I readily admit I haven’t had the opportunity to listen to all of the confirmation hearings for President Biden’s nominee to the United States Supreme Court, Kentaji Brown Jackson, or read extensively about her personal history or legal views. Like most people with a full-time job and family, the number of hours I can devote to keeping up with everything I’d like to is very limited. But I did listen to a part of Senator Tom Cotton’s questioning of Judge Jackson and I found it very disconcerting. The questioning I’m referring to was centered around Judge Jackson’s past work as a Federal Public Defender, defending some of those accused of terrorist acts against the United States. Senator Cotton seemed to believe that being a Federal Public Defender and defending those who are alleged to have committed terrorist acts against the United States was somehow disqualifying for Judge Jackson, or at least called her qualifications into question.
WATCH: Sen. Cotton questions Jackson on past representation of Guantanamo Bay detainees – YouTube Start at 7:28.
I listened to Senator Cotton and Judge Jackson’s exchange as someone who was never a public defender, but as someone who has defended many indigent defendants in county courts in Northeast Ohio. A public defender’s job is to represent criminal defendants who are determined by the court to be indigent. Indigent means that the individual cannot afford to hire an attorney on their own. I’m not sure of the exact income level that makes a defendant indigent, but from my own experience very few of those I represented who where indigent had any significant income source, let alone enough of an income to hire an attorney. For the most part, public defenders are paid directly or indirectly by taxpayers.
Courts appoint an attorney other than a public defender to represent indigent clients when the public defender has a “conflict of interest.” The most common conflict of interest is that the public defenders’ office is already representing a co-defendant of the defendant. I often would accept appointments to represent indigent defendants when I was in private practice under these circumstances. Attorneys who accept such appointments are paid at a rate set by the elected county commissioners, a rate much reduced from what a private client would typically pay.
All attorneys pledge to uphold and support the United States Constitution. Likewise, all United State Senators and Representatives, members of State Legislatures, and all executive officers and Judges, both Federal and State, are bound by oath or affirmation to support the United States Constitution. With this in mind, I want to focus on the issue which was the subject of the exchange between Senator Cotton and Judge Jackson, the Constitutional right of criminal defendants to have the assistance of an attorney.
So many of our other rights can only be protected if defendants have the assistance of counsel. Criminal defense attorneys assure that when someone is charged with a crime that the defendant’s right against unreasonable searches and seizures has not been violated. Likewise, the right to a speedy public trial by an impartial jury, to be able to confront the evidence that forms the basis of the charge, to be able to subpoena witnesses, are not self-enforcing. Those rights, which protect all of us, are only enforced when someone knowledgeable of the relevant law brings the issues to the judge’s attention. Our Constitution also prohibits the enforcement of laws so vague that the average citizen cannot understand what the law prohibits. Defense attorneys are the ones who challenge such laws.

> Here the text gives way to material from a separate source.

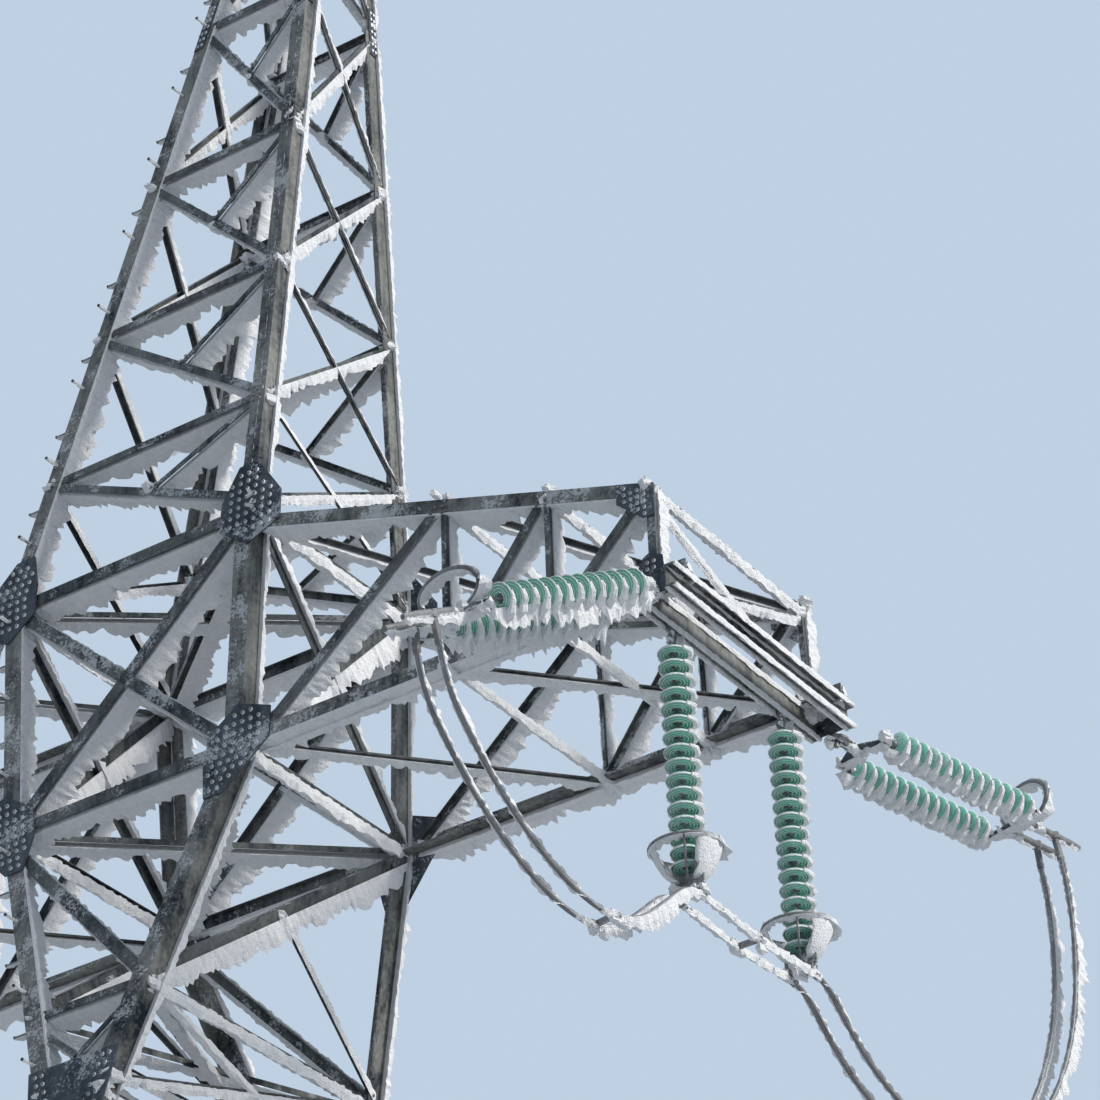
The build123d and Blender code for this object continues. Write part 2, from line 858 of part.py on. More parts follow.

Our Founding Fathers understood that when criminal defendants do not have the assistance of counsel, not only does someone who has actually committed a criminal offence suffer, or even criminal defendants more generally, but all of society suffers. Without defense attorney to assure that the State proves a criminal defendant has committed a crime beyond a reasonable doubt, our criminal justice system becomes more and more sloppy, and more and more unjust.
Senator Cotton also implied that there was something nefarious about Judge Jackson doing pro bono work on behalf of some criminal defendants. Pro bono work is work an attorney does without pay. From the confirmation proceedings it appeared that Judge Jackson’s law firm actually paid her for certain pro bono work but that the firm was not paid. Regardless, to imply that a criminal defense attorney does something questionable when the attorney works without pay to defend a criminal defendant is absurd. Would it make what a defense attorney does more acceptable if the motivation was being paid versus for the benefit of a fair and equitable criminal justice system?
Certainly, like every profession, there are defense attorneys that are far from the ideal, that behave unethically and dishonestly. But the work that conscientious and zealous defense attorneys do benefits all of us. Having a justice system that adheres to the principles of our Constitution benefits all of us. The work of criminal defense attorneys is largely responsible for bringing to light failures in our criminal justice system that need to be addressed.
That Ketanji Brown Jackson worked as a public defender is not a reason to doubt her qualifications to be a United State Supreme Court Justice, but is instead a reason to want her on the court. Public servants that understand on a personal level the important role defense attorneys play in protecting all of our Constitutional rights benefit all of us.